The Case for Simultaneous Concept Testing

Posted on by Chief Marketer Staff

Direct and interactive marketers have long understood the power and value of testing. Most tests, however, have focused on incremental elements of a communication, such as subject lines or envelope greetings. Marketers need to be more open to testing entire concepts simultaneously among significant numbers of customers, letting results determine which concept is most viable.

A lot of expensive consulting goes into program concepts and designs. But predicting the most effective design while in the design process is fraught with peril. As a marketer, you are trusting the instincts of your consultancy or employees, with little recourse once a program is in place. It comes down to sample bias. Internal employees are not a good source, since they have atypical knowledge of your company’s brand and other activities and have a built-in preference for your brand over other options. Consultancies (and internal employees, for that matter) rarely represent a cross-section that looks like your typical target audience.

What makes much more sense is to develop two, three, or up to five concepts, as an agency would, and test all of them with a substantial and representative sample of customers. And I don’t mean through an e-mail survey. There is too much evidence of inaccuracies between what people do and what they say they do. Put the programs in place, allowing customers to use their wallets to make real decisions about how they will respond. One program should emerge as the clear winner, vastly improving your chances for long-term positive ROI. Yes, your start-up costs will be higher, but the returns over time will far outweigh the initial expense.

What makes this a much more reasonable proposition now than it was just a few years ago is the dramatic improvement in segmentation and testing applications and service-based software models. Instead of requiring one-off development, programs can leverage multitenant software applications and set up segmented tests as part of the application itself. Under modern technology assumptions, the incremental cost of a second instance or program implementation is far, far less than it was when business rules had to be built into the solution. Even more important, if you plan for simultaneous tests before the project begins, the costs will be much lower than if you were to add a second concept halfway through a technology implementation.

What opened our eyes to this idea was an experience with an early client. This client insisted on running trials with multiple concepts. Since the incremental cost was trivial, we agreed to do the work to implement its ideas. In our client’s minds, there was an obvious choice for the program design, but it had a couple other ideas that it thought would work as well.

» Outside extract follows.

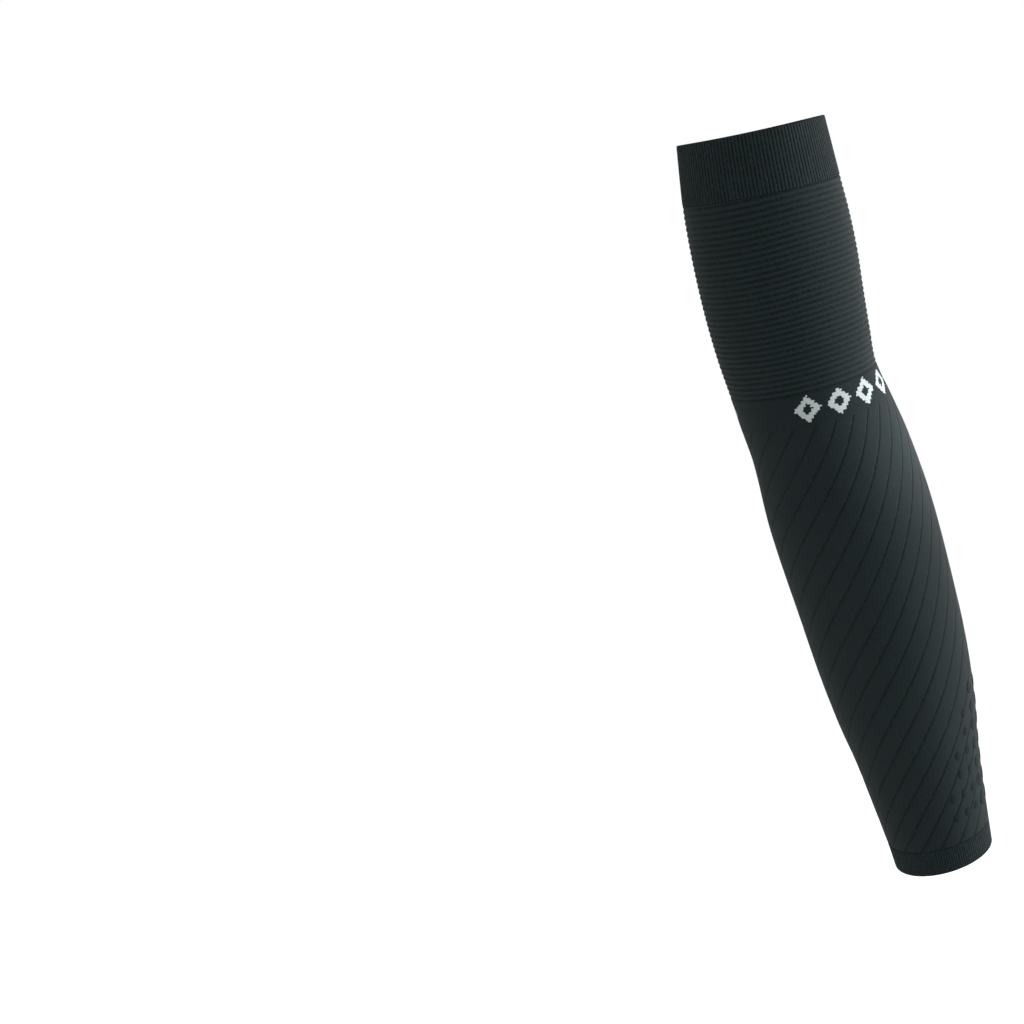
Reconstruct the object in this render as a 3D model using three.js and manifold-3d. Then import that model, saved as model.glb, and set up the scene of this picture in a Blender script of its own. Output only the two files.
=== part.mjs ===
// A knitted compression sleeve for one arm, in the form it has when worn.
// Millimetres, +Z up. The origin is the centre of the upper opening, the arm hangs down from it,
// -Y is the front of the arm and +X its outer side.

import * as THREE from "three";
import { mergeVertices } from "three/addons/utils/BufferGeometryUtils.js";
import Module from "manifold-3d";

const wasm = await Module();
wasm.setup();

// Heights of the knit zones, measured straight down, and where the arm carries the wrist
const upperCuffHeight = 33.4;
const ringPitch = 3.077;
const ringCount = 34;
const elbowBandHeight = 17.31;
const forearmHeight = 234;
const wristCuffHeight = 13.4;
const wristCarry = 110;
const wristReach = 32;

// Widths across the front
const upperArmWidth = 91;
const elbowWidth = 83.5;
const forearmWidth = 92;
const wristWidth = 55.4;

// The upper opening's edge dips at the front and back of the arm
const openingDip = 1.1;

// Fabric
const tubeWall = 1.5;
const cuffWall = 2.2;
const seamGap = 0.3;
const cuffRibCount = 130;
const cuffRibDepth = 0.45;
const ringGrooveDepth = 0.55;

// The rings of the upper arm lie lower on the inner side than on the outer one: by the first length
// below the cuff, which fades towards the elbow, and by the second more half way down
const ringSagAtTop = 1.5;
const ringSagMidway = 2.2;
const ringSagSteepness = 2.2;

// Spiral grooves of the forearm: the slope is their angle to the rings, the phase the place of one of
// them at the top, the spread how far they are drawn from the front (or towards it, below zero), and
// the lead how far those at the front are drawn round towards the outer side
const spiralCount = 19;
const slopeAtElbow = 47.5;
const slopeAtWrist = 52.2;
const spiralPhase = -1.7;
const spiralWidth = 1.5;
const spiralDepth = 0.5;
const spreadAtElbow = -13.2;
const spreadAtWrist = 7.4;
const spreadEase = 1.7;
const leadAtElbow = 11.1;
const leadAtWrist = 2.2;

// Grip dots over the wrist end of the outer side, in columns down the arm. The margin is the lowest
// dots' distance from the forearm's end at the front, and the rise how much more it is at the side.
const largeDotWidth = 7;
const smallDotWidth = 4.6;
const dotTopShare = 0.8;
const dotHeight = 0.35;
const dotSeat = 0.6;
const dotPitch = 10.2;
const dotMiddleAngle = 90;
const dotMargin = 12.5;
const dotRise = 2.4;

// The columns of dots on each side of the field's middle, with their angle from it in degrees
const dotColumns = [
  { fromMiddle: 9, dots: 7, width: largeDotWidth },
  { fromMiddle: 26.5, dots: 7, width: largeDotWidth },
  { fromMiddle: 42, dots: 6, width: smallDotWidth },
  { fromMiddle: 56, dots: 4, width: smallDotWidth },
  { fromMiddle: 70, dots: 2, width: smallDotWidth },
];

// How finely the surfaces are cut
const tubeFacets = 20;
const liningFacets = 16;
const liningStep = 30;
const bandStep = 8;
const spiralStep = 16;
const dotFacets = 7;

// Each knit zone runs from its top to its bottom, measured straight down from the origin
const zoneHeights = {
  upperCuff: upperCuffHeight,
  rings: ringPitch * ringCount,
  elbowBand: elbowBandHeight,
  forearm: forearmHeight,
  wristCuff: wristCuffHeight,
};
const zones = {};
let sleeveHeight = 0;
for (const [name, height] of Object.entries(zoneHeights)) {
  zones[name] = { top: sleeveHeight, bottom: sleeveHeight + height };
  sleeveHeight += height;
}

function dropIn(zone, share) {
  return THREE.MathUtils.lerp(zones[zone].top, zones[zone].bottom, share);
}

// Sections of the arm. at: share of the zone's height. out and front: shares of the wrist's carry and
// reach. across: share of the named width. deep: depth over width. roll and lean: how far the section
// plane is turned, in degrees, outer side up and front edge down. dip: share of the opening's dip.
const sectionColumns = ["zone", "at", "out", "front", "width", "across", "deep", "roll", "lean", "dip"];
const sectionRows = [
  ["upperCuff", 0.0, 0.0, 0.0, upperArmWidth, 0.923, 1.06, 12.0, -1.6, 1.0],
  ["rings", 0.0, 0.057, 0.02, upperArmWidth, 0.981, 1.06, 11.8, 0.2, 0.0],
  ["rings", 0.19, 0.097, 0.034, upperArmWidth, 1.004, 1.06, 12.0, 1.8, 0.0],
  ["rings", 0.4, 0.14, 0.059, upperArmWidth, 1.006, 1.06, 12.2, 2.3, 0.0],
  ["rings", 0.61, 0.181, 0.089, upperArmWidth, 0.985, 1.05, 12.4, 3.1, 0.0],
  ["rings", 0.82, 0.228, 0.13, elbowWidth, 1.04, 1.04, 13.2, 3.7, 0.0],
  ["elbowBand", 0.0, 0.275, 0.176, elbowWidth, 1.003, 1.03, 14.2, 4.2, 0.0],
  ["forearm", 0.0, 0.339, 0.222, elbowWidth, 1.027, 1.02, 14.2, 4.5, 0.0],
  ["forearm", 0.09, 0.418, 0.28, forearmWidth, 0.958, 1.0, 12.4, 4.5, 0.0],
  ["forearm", 0.25, 0.523, 0.375, forearmWidth, 1.0, 1.0, 12.0, 4.3, 0.0],
  ["forearm", 0.48, 0.671, 0.503, forearmWidth, 0.957, 1.0, 11.7, 4.5, 0.0],
  ["forearm", 0.6, 0.743, 0.572, forearmWidth, 0.917, 1.01, 12.0, 4.9, 0.0],
  ["forearm", 0.72, 0.812, 0.651, forearmWidth, 0.842, 1.03, 12.6, 5.6, 0.0],
  ["forearm", 0.81, 0.863, 0.726, wristWidth, 1.257, 1.05, 13.6, 6.6, 0.0],
  ["forearm", 0.9, 0.913, 0.816, wristWidth, 1.153, 1.06, 15.0, 7.7, 0.0],
  ["wristCuff", 0.0, 0.97, 0.93, wristWidth, 1.053, 1.08, 16.8, 9.0, 0.0],
  ["wristCuff", 1.0, 1.0, 1.0, wristWidth, 1.008, 1.08, 18.0, 8.9, 0.0],
];
const sections = sectionRows.map((row) =>
  Object.fromEntries(sectionColumns.map((name, i) => [name, row[i]])),
);
for (const row of sections) row.drop = dropIn(row.zone, row.at);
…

One concept quickly outperformed the other two. And it was not the one the client thought it would be. As familiar as the client was with its brand, a simpler, more straightforward program approach (in this case, a loyalty program) was the one its customers responded to. Determining causality post-test is always difficult, but it appeared that the simplicity of the concept improved usage and response rates. With all the messages clamoring for customers’ attention, this design and approach turned out to influence behavior most effectively, which we (and the client) would not have predicted.

Now we see clients testing as many as five concepts simultaneously. The incremental costs are low enough to allow ROI estimates to stay in range, especially given the smaller expected range of performance used as part of the business model—that is, we can use a lower standard deviation when calculating worst-case scenarios.

So the next time you are considering a new program of some sort, talk to your vendors about the costs for multiple concept tests. Negotiating this into your deal up front may cost much less than you expect and will pay substantial benefits down the road.

Michael Greenberg is vice president of marketing for Loyalty Lab, a San Francisco-based developer of customer loyalty programs for the retail industry, and writes a monthly column for CHIEF MARKETER.